At his home in Santa Monica Canyon, Whale immersed himself in painting and settled into a life of lavish dinner parties for his colleagues in the industry. During World War II, he contributed generously to British relief charities and sent money and food to his family in Dudley. He also channeled his energy into a little theater group, the Brentwood Service Players. The box-office proceeds from the hundred-seat theater were donated to the war effort. But mostly he was restless and bored. He had a stroke in 1956 and another a year later that left him depressed, irritable, and overly dependent on caregivers. In 1957, he put his affairs in order, wrote a letter to friends and family assuring them that he had had a wonderful life, and then drowned himself in his backyard pool.

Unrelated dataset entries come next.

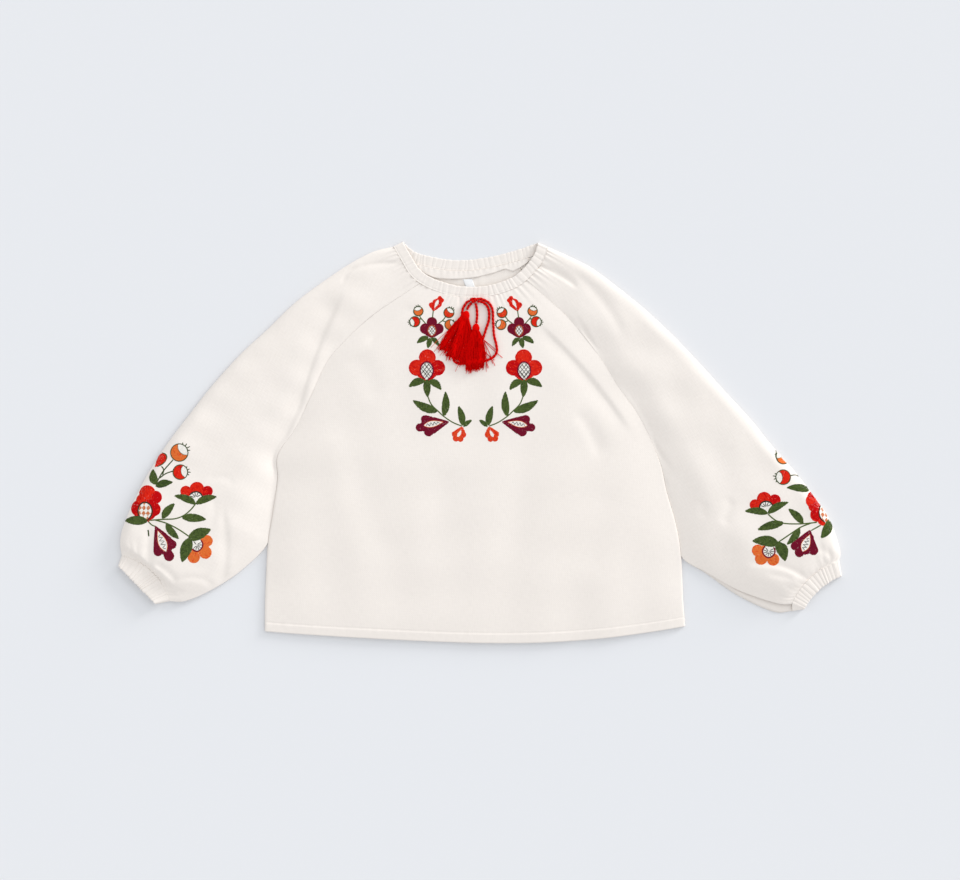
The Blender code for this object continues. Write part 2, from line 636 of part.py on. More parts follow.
def draw_knot(height, mat):
    x, y, long_half, wide_half = KNOT
    rest = height(mm(x), mm(y), mm(3.0)) + SEAM_GAP
    bpy.ops.mesh.primitive_uv_sphere_add(segments=12, ring_count=8, radius=1.0)
    obj = bpy.context.object
    obj.name = "draw_knot"
    for vertex in obj.data.vertices:
        vertex.co.x = mm(x) + vertex.co.x * mm(long_half)
        vertex.co.y = mm(y) + vertex.co.y * mm(wide_half)
        vertex.co.z = rest + mm(1.9) + vertex.co.z * mm(1.9)
    move_to_collection(obj)
    finish(obj, mat)
    return obj


def move_to_collection(obj):
    for other in list(obj.users_collection):
        other.objects.unlink(obj)
    collection.objects.link(obj)


def tassel(name, height, mat):
    hx, hy, lx, ly, rx, ry, radius = TASSELS[name]
    head = np.array([hx, hy])
    flat = 2.5
    rest = height(mm(hx), mm(hy), mm(radius)) * 1000 + 0.3
    centre_z = rest + flat
    bpy.ops.mesh.primitive_uv_sphere_add(segments=12, ring_count=8, radius=1.0)
    ball = bpy.context.object
    ball.name = name
    for vertex in ball.data.vertices:
        vertex.co.x = mm(hx) + vertex.co.x * mm(radius)
        vertex.co.y = mm(hy) + vertex.co.y * mm(radius)
        vertex.co.z = mm(centre_z) + vertex.co.z * mm(flat)
    move_to_collection(ball)
    middle = (np.array([lx, ly]) + np.array([rx, ry])) / 2
    down = (middle - head) / np.linalg.norm(middle - head)
    side = np.array([-down[1], down[0]])
    if side @ (np.array([rx, ry]) - np.array([lx, ly])) < 0:
        side = -side
    lines, radii = [], []
    steps = (0.0, 0.12, 0.3, 0.48, 0.66, 0.83, 1.0)
    for layer in range(TASSEL_LAYERS):
        for k in range(LAYER_STRANDS):
            u = (k + 0.5 + (layer - 1) / 3.0) / LAYER_STRANDS
            uneven = 0.035 * math.sin(5.1 * k + 2.3 * layer)
            root = head + down * radius * 0.5 + side * (u - 0.5) * 1.3 * radius
            end = np.array([lx, ly]) * (1 - u) + np.array([rx, ry]) * u
            end = root + (end - root) * (0.97 + uneven)
            spots = [root + (end - root) * f for f in steps]
            ground = [height(mm(x), mm(y), mm(4.3)) * 1000 for x, y in spots]
            line, sizes = [], []
            for i, f in enumerate(steps):
                size = 0.24 + 0.36 * min(1.0, f * 1.5)
                base = max(ground[max(0, i - 1):i + 2])
                lie = base + 0.4 + size + layer * 1.15
                start = centre_z + (layer - 1) * 0.8
                mix = min(1.0, f / 0.3)
                z = start * (1 - mix) + lie * mix
                if f > 0.2:
                    z = max(z, base + 0.35 + size)
                line.append((mm(spots[i][0]), mm(spots[i][1]), mm(z)))
                sizes.append(mm(size))
            lines.append(line)
            radii.append(sizes)
    strands = tube(name + "_strands", lines, radii, mat, resolution=0)
    apply_curve(strands)
    union = ball.modifiers.new("strands", "BOOLEAN")
    union.operation = "UNION"
    union.solver = "EXACT"
    union.use_self = True
    union.object = bpy.data.objects[name + "_strands"]
    apply_modifiers(ball)
    bpy.data.objects.remove(bpy.data.objects[name + "_strands"], do_unlink=True)
    finish(ball, mat)
    return ball


def apply_curve(obj):
    graph = bpy.context.evaluated_depsgraph_get()
    mesh = bpy.data.meshes.new_from_object(obj.evaluated_get(graph))
    name = obj.name
    bpy.data.objects.remove(obj, do_unlink=True)
    copy = bpy.data.objects.new(name, mesh)
    collection.objects.link(copy)
    return copy


clear_scene()
collection = bpy.data.collections.new("gathered_blouse")
bpy.context.scene.collection.children.link(collection)
linen = material("linen", LINEN)
red_cord = material("red_cord", RED)
white_tape = material("white_tape", WHITE)
curves = casing_curves()

front = front_panel(linen)
back_panel(linen)
sleeve("sleeve_left", SLEEVE_LEFT, -1, linen)
sleeve("sleeve_right", SLEEVE_RIGHT, 1, linen)
casing = neck_casing(linen)
cuff("cuff_left", -1, linen)
cuff("cuff_right", 1, linen)
back_facing(linen)
neck_label(white_tape)
over_cloth = surface_under([front, casing])
cords = [cord(name, over_cloth, red_cord) for name in CORD_RUNS]
draw_knot(over_cloth, red_cord)
over_cords = surface_under([front, casing] + cords)
for tassel_name in TASSELS:
    tassel(tassel_name, over_cords, red_cord)
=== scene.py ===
import math

import bpy
import numpy as np
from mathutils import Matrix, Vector
from mathutils.bvhtree import BVHTree


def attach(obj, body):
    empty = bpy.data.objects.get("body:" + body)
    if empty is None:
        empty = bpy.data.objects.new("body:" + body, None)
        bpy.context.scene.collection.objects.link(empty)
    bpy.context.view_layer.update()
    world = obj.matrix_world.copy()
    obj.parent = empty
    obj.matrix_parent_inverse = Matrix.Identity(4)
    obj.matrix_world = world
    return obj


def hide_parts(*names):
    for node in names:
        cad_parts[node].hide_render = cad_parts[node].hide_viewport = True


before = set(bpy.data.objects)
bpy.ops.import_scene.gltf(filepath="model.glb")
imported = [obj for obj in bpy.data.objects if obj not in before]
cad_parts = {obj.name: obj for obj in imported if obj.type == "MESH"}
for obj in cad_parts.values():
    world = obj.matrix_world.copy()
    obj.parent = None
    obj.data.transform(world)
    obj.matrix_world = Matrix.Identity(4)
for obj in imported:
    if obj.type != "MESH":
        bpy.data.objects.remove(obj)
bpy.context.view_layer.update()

mm = 0.001
rng = np.random.default_rng(11)


# camera: straight above, 0.96 m wide
camera = dict(height=2.5, lens=93.75, centre=(0.0, 0.0025))
cameraData = bpy.data.cameras.new("camera")
cameraData.lens = camera["lens"]
cameraData.sensor_width = 36.0
cameraObject = bpy.data.objects.new("camera", cameraData)
cameraObject.location = (camera["centre"][0], camera["centre"][1], camera["height"])
bpy.context.scene.collection.objects.link(cameraObject)
bpy.context.scene.camera = cameraObject


# shared tables, in millimetres, the same cut as the solids
# left x, y, right x, y, sag of the middle, height of the ends, loft of the middle
bodyRows = [
    (-60.0, 159.5, 47.0, 161.5, 14.7, 4.4, 0.6),
    (-82.0, 144.5, 65.0, 145.5, 19.0, 4.7, 1.2),
    (-104.0, 129.5, 82.0, 130.5, 20.0, 4.9, 2.0),
    (-128.0, 108.5, 100.0, 110.5, 17.0, 5.0, 2.4),
    (-152.0, 81.5, 120.0, 84.5, 12.0, 5.0, 2.8),
    (-169.0, 45.5, 139.0, 54.5, 7.0, 4.8, 3.2),
    (-184.0, 14.5, 162.0, 20.5, 3.0, 4.4, 3.6),
    (-202.0, -12.5, 180.0, -20.5, 1.0, 4.1, 4.0),
    (-202.5, -37.5, 187.0, -50.5, 1.0, 4.0, 4.0),
    (-207.5, -72.5, 196.0, -82.5, 2.0, 3.8, 3.8),
    (-212.0, -100.5, 201.0, -113.5, 4.0, 3.4, 3.6),
    (-214.5, -152.5, 203.0, -157.5, 9.0, 2.9, 2.6),
    (-215.0, -178.5, 204.4, -173.5, 13.0, 2.7, 1.5),
    (-215.0, -188.7, 205.0, -183.7, 14.0, 2.6, 0.9),
]
backTop = (-55.0, 175.0, 35.0, 179.6, 6.5)
rowSteps = 40  # steps of the curve between two rows of a table
cornerRow = 10  # the row where a sleeve leaves the body's side
casingWidth = 10.7  # neck casing, from its free edge to the seam
cornerShare = 0.07  # part of the neck edge whose normals turn to the casing's corner
cornerWays = ((-0.894, -0.447), (0.923, -0.385))  # normals at the left and right corner
riseShare = 0.38  # part of a sleeve's width in which it rises from its seam
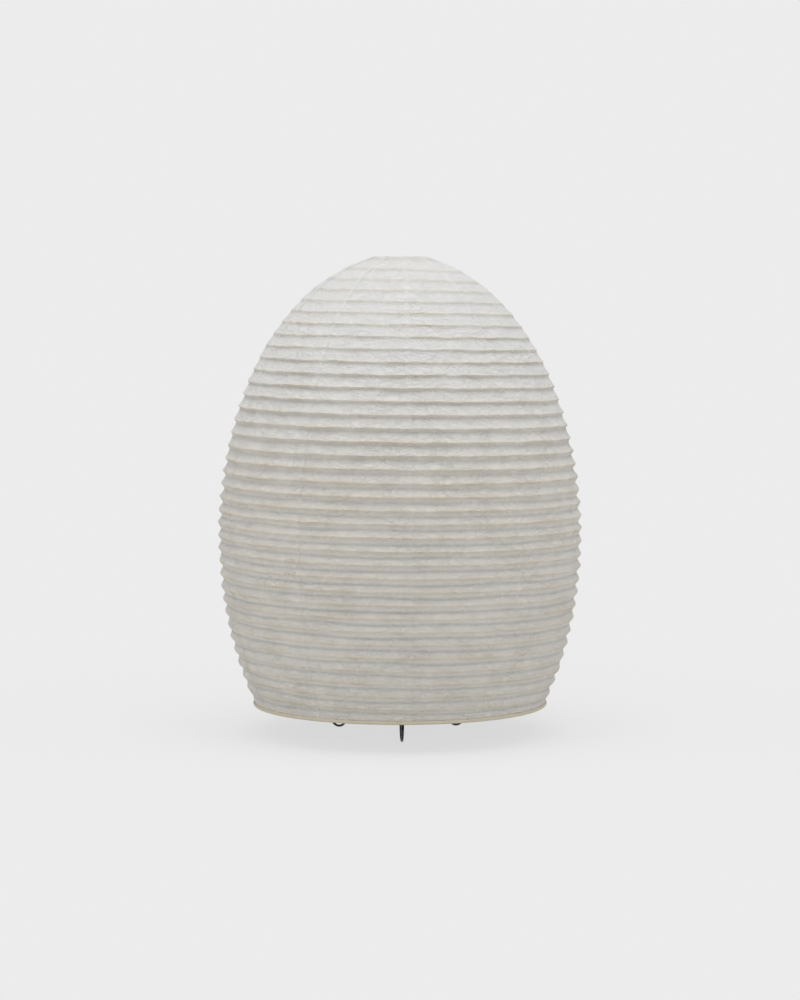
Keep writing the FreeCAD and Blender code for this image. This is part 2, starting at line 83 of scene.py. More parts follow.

At the end of his career, Whale was convinced that he was totally forgotten. He did not live to see the revival of his work in the 1970s and had no sense of his place in film history. All he knew was that he had contributed to cinema a few Hollywood monsters that were not mere plot devices but fully dimensional characters invested with complex human emotions—anger, gentleness, remorse, and a longing to understand their situations. He elevated the horror-film genre to an entirely new level with the authenticity and sophistication of his craftsmanship. Frankenstein, Bride of Frankenstein, and The Invisible Man remain vital, challenging works. He had also left his indelible stylistic mark on film, a stylishness that came from years of art-school training and a decade of work on the British stage.